Equation $(\ast)$ gives the risk-neutral probability of the stock price touching the barrier and generating the payoff. If we multiply this probability by the $1 payoff, we get the risk-neutral expected future payoff. If the interest rate is zero, then we do not need to discount, and plugging $r=0$ into $(\ast)$ gives the value of the finitely-lived instrument that pays $1 when the stock price hits $B$. If we take the limit as $T\to\infty$, the first $N(\cdot)$ term $\to 0$ (argument $\to -\infty$), and the second $N(\cdot)$ term $\to 1$ (argument $\to +\infty$). We are left with $1\cdot \left(\frac{S(0)}{B}\right)$, which is just $0.75 in our case.

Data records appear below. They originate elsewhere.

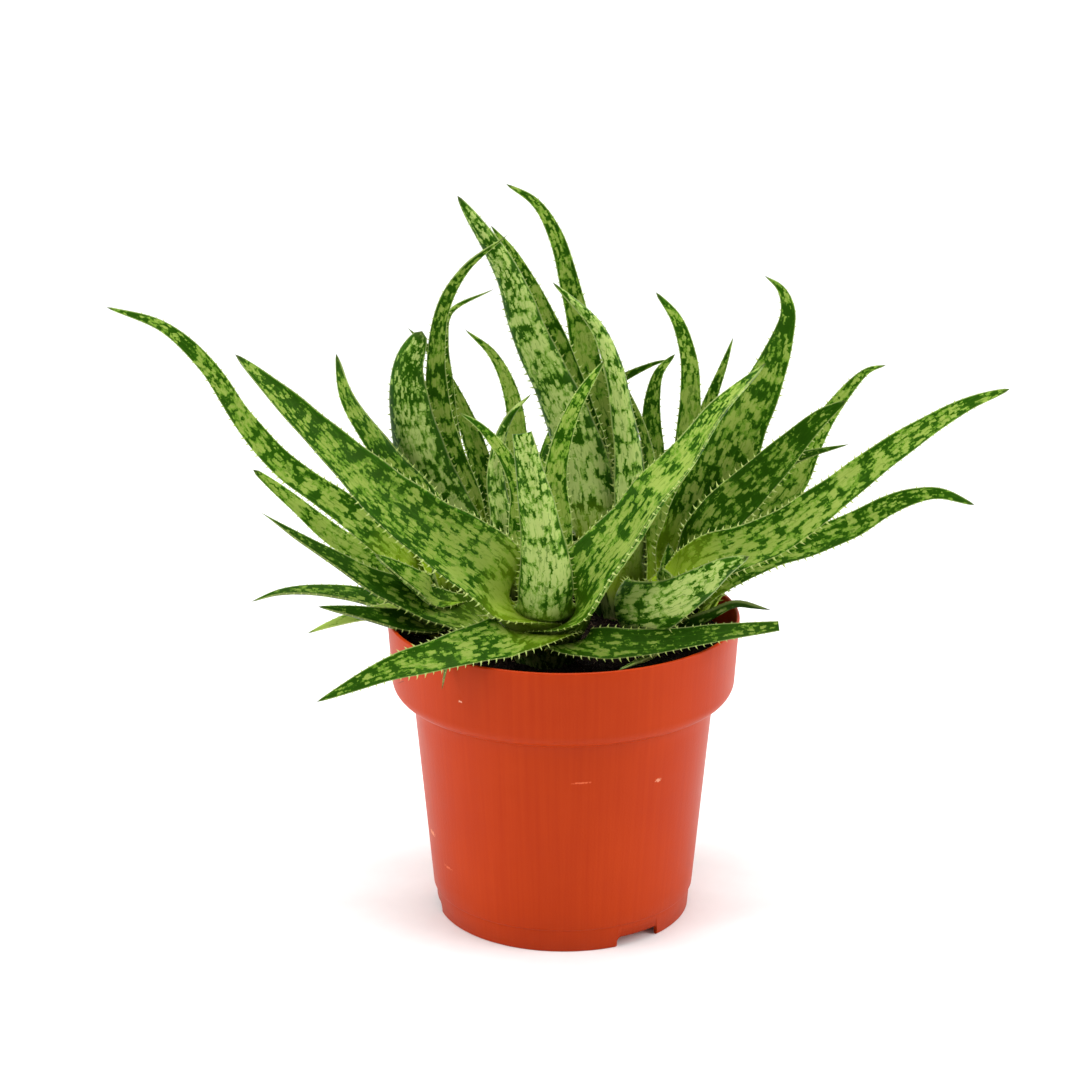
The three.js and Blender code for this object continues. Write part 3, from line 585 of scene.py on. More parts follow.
# Each leaf: name, its stem, the height of its root, its full width, how far its upper face is
# turned to the front at the root and at the tip (degrees), the points of its midrib, options.
# Options of shape: "taper" is how soon it narrows, "cut" the share of its length that is left
# where its end is lost, "foot" the place that its base clasps where that isn't its stem,
# "layer" the radius and "base" the half width of that base, "clasp" and "twist" the lengths
# over which it opens and turns, "thick" its greatest thickness, "dish" the depth of its channel.
# Options of colour: with a higher tone a leaf has fewer blotches and is painted lighter, as painted
# light shining through it, and with a lower one it is painted darker, as painted shade; "glow" is
# the strength of the yellow at its base, partly painted light that shines through it.
LEAVES = [
    ("left_long", "left", 110.5, 11.5, (40, 50), [(-56, 7, 123), (-74, 11, 138), (-96, 14, 154),
     (-109, 16, 169), (-121, 17, 188), (-135, 18, 201), (-154, 18, 208)], {"taper": 0.6, "tone_and_painted_light": 0.01}),
    ("left_shaded", "left", 105, 9.5, (35, 40), [(-53, 14, 112.5), (-62, 16, 117.5), (-78, 19, 126),
     (-94, 22, 139), (-107, 24, 149.5)], {"taper": 0.45, "tone_and_painted_light": 0.12}),
    ("left_wide", "left", 105, 15, (30, 40), [(-37, -11, 109), (-46, -11, 112), (-55, -12, 116.5),
     (-64, -13, 121), (-75, -16, 129.4), (-88, -19, 139), (-100, -22, 148.5)], {"foot": (-16, -12),
     "layer": 11, "base": 1.2, "taper": 1.1, "clasp": 14, "twist": 10, "tone_and_painted_light": -0.1}),
    ("left_flat", "left", 102, 8.5, (25, 25), [(-52, 0, 106), (-60, -2, 109.5), (-68, -4, 112.8),
     (-76, -6, 115), (-87, -8, 116.5), (-96, -9, 116), (-105.3, -10, 113)], {"tone_and_painted_light": -0.08}),
    ("left_short", "left", 104.5, 10, (30, 30), [(-46, -11, 104), (-52, -13, 106.5), (-58, -16.5, 109),
     (-65.4, -22, 112.7), (-72.7, -28, 116.3), (-80.7, -33, 119.3)], {"tone_and_painted_light": -0.15}),
    ("left_low", "left", 100, 8, (35, 35), [(-50, -4, 106.5), (-59, -8, 108.5), (-68, -13, 109.2),
     (-77.5, -18, 108), (-85.5, -22, 106)], {"tone_and_painted_light": 0.5}),
    ("left_steep", "left", 117, 16, (60, 70), [(-46, 15, 139), (-61, 16, 159), (-73, 17, 177),
     (-77, 18, 192)], {"taper": 0.65}),
    ("left_bud", "left", 111, 13, (60, 55), [(-47, -10, 118), (-56, -12, 125.5), (-63, -13, 131)],
     {"tone_and_painted_light": 0.05, "base": 1.1, "clasp": 10, "twist": 8}),
    ("left_rear", "left", 100, 9, (0, 0), [(-46, 23, 109), (-58, 42, 115), (-72, 54, 109)], {}),
    ("back_broad", "back", 106, 22, (-54, -54), [(-37, 18, 126), (-44, 19, 142), (-50, 19, 159),
     (-53, 20, 175), (-53, 21, 187), (-48, 22, 199)], {"taper": 0.4, "tone_and_painted_light": -0.01}),
    ("back_arched", "back", 115, 11, (75, 75), [(-34, 26, 138), (-42, 28, 164), (-44, 27, 184),
     (-41, 24, 207), (-33, 21, 221), (-19, 17, 233)], {}),
    ("back_hidden", "back", 112, 11, (20, 20), [(-25, 37, 131), (-31, 40, 155), (-36, 41, 168),
     (-47, 42, 188), (-54, 43, 195)], {}),
    ("back_thin", "back", 105, 7, (60, 60), [(-33, 32, 129), (-38, 34, 157), (-40, 35, 178),
     (-41, 36, 192), (-39, 37, 202), (-24, 38, 210)], {}),
    ("back_narrow", "back", 118, 11, (50, 50), [(-17, 30, 142), (-17, 30, 171), (-24, 32, 188),
     (-34, 33, 197)], {"tone_and_painted_light": 0.12}),
    ("back_inner", "back", 118, 9, (8, 0), [(-21, 10, 136), (-23, 12, 149), (-22, 12, 162), (-18, 13, 172),
     (-11, 15, 179)], {}),
    ("back_rear", "back", 100.5, 13, (0, 0), [(-26, 48, 113), (-34, 73, 129), (-41, 98, 127)], {}),
    ("back_side", "back", 99.5, 12, (0, 0), [(-43, 35, 112), (-64, 49, 126), (-88, 59, 125)], {}),
    ("back_upright", "back", 107, 10, (0, 0), [(-10, 42, 131), (-3, 56, 155), (6, 71, 165)], {}),
    ("middle_tall", "middle", 115.5, 19, (-45, -62), [(9, 18, 137), (7, 20, 149), (-1, 23, 173),
     (-11.5, 25, 196), (-20, 27, 219), (-36, 29, 244)], {"taper": 0.6}),
    ("middle_second", "middle", 119, 19, (65, 65), [(8, 30, 146), (4.5, 34, 164), (-5.5, 35, 196),
     (-17, 37, 221), (-25, 38, 232)], {"tone_and_painted_light": 0.05}),
    ("middle_high", "middle", 109.5, 13, (20, 27), [(16, 38, 151), (10, 40, 176), (3, 42, 207),
     (-3, 43, 228), (-10, 44, 239), (-20, 45, 245)], {"taper": 0.6, "tone_and_painted_light": 0.1}),
    ("middle_front", "middle", 109, 12, (-6, 0), [(23, 12, 138), (22, 15, 159), (20, 16, 171),
     (17, 17, 187), (11, 20, 201), (-4, 22, 216)], {"taper": 0.65, "tone_and_painted_light": 0.06}),
    ("middle_arched", "middle", 102, 9.5, (30, 30), [(3, 40, 133), (4, 47, 153), (14, 49, 171),
     (30, 51, 180), (38, 52, 182)], {"tone_and_painted_light": -0.15}),
    ("middle_right", "middle", 107, 12, (35, 35), [(31, 34, 147), (30.5, 38, 163), (31, 40, 172),
     (33, 41, 180), (38.5, 43, 186)], {"taper": 0.6}),
    ("middle_dark", "middle", 118, 7, (75, 75), [(28, 21, 138), (30, 25, 148), (28, 29, 160),
     (19, 33, 182)], {}),
    ("middle_rear", "middle", 99.5, 14, (0, 0), [(19, 48, 113), (20, 74, 129), (22, 102, 122)], {}),
    ("middle_side", "middle", 101, 12, (0, 0), [(43, 38, 117), (60, 55, 130), (80, 72, 124)], {}),
    ("front_left", "front", 111, 29, (65, 65), [(-23, -31, 127), (-43, -37, 144), (-58, -42, 158),
     (-72, -46, 174), (-86, -49, 190), (-103, -51, 209)], {"layer": 12.5, "base": 0.8, "dish": 0.36,
     "clasp": 12, "taper": 0.7, "tone_and_painted_light": -0.04, "glow": 1.2}),
    ("front_right", "front", 108, 27, (65, 65), [(8, -31, 125.5), (22, -31, 145), (30, -32, 158),
     (40, -31, 170), (50, -29, 185), (65, -25, 200)], {"taper": 0.8, "layer": 14.5, "base": 0.8,
     "dish": 0.36, "clasp": 9, "tone_and_painted_light": 0.09, "glow": 0.2}),
    ("front_cut", "front", 112, 17.6, (0, 0), [(-6, -34.5, 119), (-5.7, -39, 127), (-6, -43, 138),
     (-8, -47, 154), (-11, -50, 171), (-13.5, -52, 185)], {"cut": 0.6, "taper": 1.5, "layer": 8.8,
     "base": 0.85, "thick": 7, "tone_and_painted_light": 0.055, "glow": 0.8}),
    ("front_inner", "front", 116, 10.5, (35, 35), [(-2, -12, 141), (-3, -11, 152), (-2.5, -10, 160.4),
     (-0.8, -8, 168.3), (2.2, -6, 177), (6.3, -3, 184.5), (13.4, 2, 194)], {"taper": 0.6, "tone_and_painted_light": 0.08}),
    ("front_rear", "front", 114, 10.5, (50, 50), [(-14, -10, 140), (-14, -9, 150), (-16.7, -8, 158.3),
     (-21.5, -5, 165.9), (-28.4, -2, 172.7), (-35.2, 1, 176.3)], {"tone_and_painted_light": 0.05}),
    ("front_trailing", "front", 110, 16, (35, 45), [(-17, -42, 111.5), (-30, -51, 111.5), (-43, -58, 110),
     (-55, -62, 108), (-79, -65, 98)], {"layer": 17, "base": 1.3, "tone_and_painted_light": -0.05}),
    ("front_broken", "front", 106, 11, (55, 50), [(7, -40, 108.5), (13, -41, 109), (25, -40, 109),
     (39, -38, 110), (50, -37, 111.5), (60, -36, 112.5), (72, -36, 114)], {"cut": 0.8, "layer": 18,
     "base": 1.3, "taper": 0.85, "tone_and_painted_light": -0.14}),
    ("right_long", "right", 115, 16.5, (50, 55), [(47, -11, 127.5), (58, -14, 132.5), (72, -15, 139),
     (85, -16, 149), (109, -17, 169), (131, -18, 184), (145, -19, 190)], {"taper": 0.6, "foot": (23, -7),
     "layer": 13, "base": 1.1, "clasp": 16, "tone_and_painted_light": 0.04}),
    ("right_lower", "right", 104, 13, (55, 65), [(50, 2, 116), (59, 4, 121.5), (69.4, 6, 125.5),
     (84, 9, 128.5), (98.5, 12, 133.5), (110, 14, 139.7), (119, 15, 143), (128, 15.5, 144),
     (140.5, 16, 139.8)], {"taper": 0.6, "tone_and_painted_light": -0.03}),
    ("right_dark", "right", 121, 17, (65, 65), [(52, 5, 138), (61, 7, 147), (70, 8, 156), (86, 10, 172),
     (95, 11, 178)], {"taper": 0.6, "tone_and_painted_light": -0.12}),
    ("right_pale", "right", 107.5, 15, (55, 60), [(53, 13, 117), (63, 18, 129), (78, 21, 147),
     (84, 23, 159), (90, 25, 169), (103, 27, 184), (110, 28, 186)], {"tone_and_painted_light": 0.07}),
    ("right_hooked", "right", 115, 26.5, (40, 50), [(47, 13, 133), (52, 15, 147), (57, 16, 160),
     (61.5, 17, 171), (67.5, 18, 183), (73, 19, 197), (75, 19, 207), (72.5, 19, 214.5), (67, 19, 219)],
     {"taper": 0.9}),
    ("right_bud", "right", 122, 8, (45, 45), [(55, 9, 138), (68, 14, 150), (80, 16, 156.5), (97, 17, 161)],
     {"tone_and_painted_light": -0.2}),
    ("right_bulging", "right", 113, 23, (75, 70), [(21, -27, 115.5), (31, -37, 121), (42.5, -41, 129),
     (52, -41.5, 136), (60, -42, 140)], {"layer": 13, "base": 0.3, "thick": 6.5, "taper": 0.7, "clasp": 20,
     "tone_and_painted_light": 0.06, "glow": 0.4}),
    ("right_upper", "right", 111.5, 11.5, (0, 0), [(33.5, 18, 134), (41, 27, 150), (43, 28, 180),
     (42, 28, 190), (38, 28, 202), (31, 29, 211)], {"taper": 0.55, "tone_and_painted_light": 0.12}),
    ("right_spare", "right", 104.5, 11, (10, 10), [(41, 30, 137), (49, 33, 168), (55, 34, 185),
     (58, 35, 194)], {"tone_and_painted_light": 0.05}),
    ("right_small", "right", 101, 8, (15, 15), [(43, -11, 106), (50, -11, 110), (58, -11, 113.5),
     (69.5, -12, 111.4)], {"tone_and_painted_light": -0.25}),
    ("right_rear", "right", 99.5, 10, (0, 0), [(46, 25, 109), (64, 44, 118), (82, 56, 110)], {}),
]


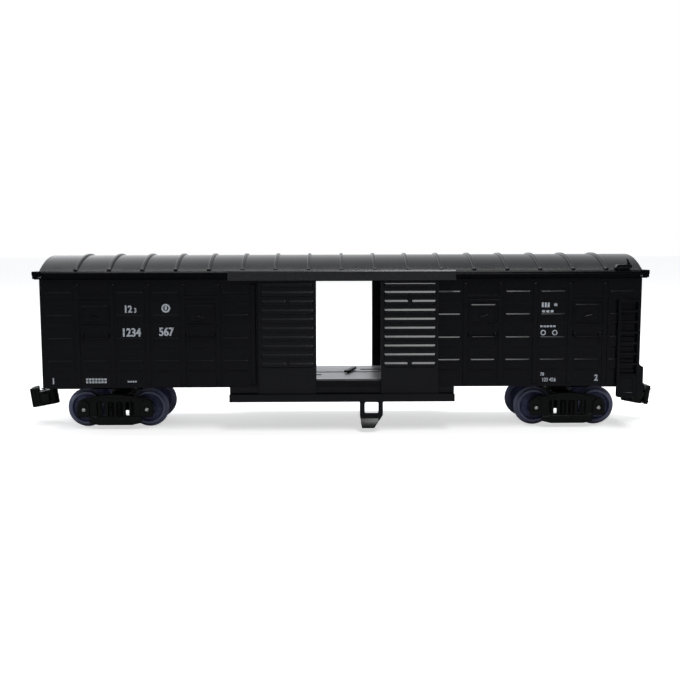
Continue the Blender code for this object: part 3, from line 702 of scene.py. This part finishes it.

From equation $(\ast)$, you can deduce the risk-neutral probability that the stock price eventually hits the barrier as

$$\lim_{T\to\infty}\tilde{P}(\text{hit }B) = \begin{cases} 1, & r\ge \tfrac{1}{2}\sigma^{2},\\[6pt] \left(\dfrac{S(0)}{B}\right)^{\left(1-\frac{2r}{\sigma^{2}}\right)}, & 0\le r<\tfrac{1}{2}\sigma^{2}. \end{cases}$$

Extension. Some candidates have very recently been asked this question in the case $r>0$. My first two solutions do not rely upon $r=0$, so the answer must be the same. Can we demonstrate this using this third solution technique? Well, to discount the expected future value at rate $r$ we need to know how long to discount for. Let $\tau$ be the time at which $S(t)$ first hits $B$. This “first passage time” is distributed Inverse Gaussian with the following pdf:47

$$f(\tau)=\frac{\ln\!\left(\tfrac{B}{S(0)}\right)}{\sigma\sqrt{2\pi\,\tau^{3}}} \exp\!\left\{ -\frac{1}{2}\left( \frac{\ln\!\left(\tfrac{B}{S(0)}\right)-(r-\tfrac{1}{2}\sigma^{2})\,\tau}{\sigma\sqrt{\tau}} \right)^{2} \right\}, \quad \tau\ge 0.$$

The general functional form of the Inverse Gaussian is

$$f(x)=\sqrt{\frac{\lambda}{2\pi x^{3}}}\, \exp\!\left\{-\frac{\lambda}{2}\left(\frac{x-\mu}{\mu\sqrt{x}}\right)^{2}\right\}, \quad x\ge 0,\ \lambda>0,\ \mu>0.$$

In our case $x=\tau$, $\lambda=\dfrac{\big[\ln\!\left(\tfrac{B}{S(0)}\right)\big]^{2}}{\sigma^{2}}$ and $\mu=\dfrac{\ln\!\left(\tfrac{B}{S(0)}\right)}{\,r-\tfrac{1}{2}\sigma^{2}\,}$. With $B>S(0)$, the condition $\mu>0$ implies $r>\tfrac{1}{2}\sigma^{2}$, else we do not have a valid pdf for $f(\tau)$. If we proceed assuming $r>\tfrac{1}{2}\sigma^{2}$, our discount factor is the expected value of $e^{-r\tau}$ with respect to $f(\tau)$ such that $\tau\le T$:

$$ E!\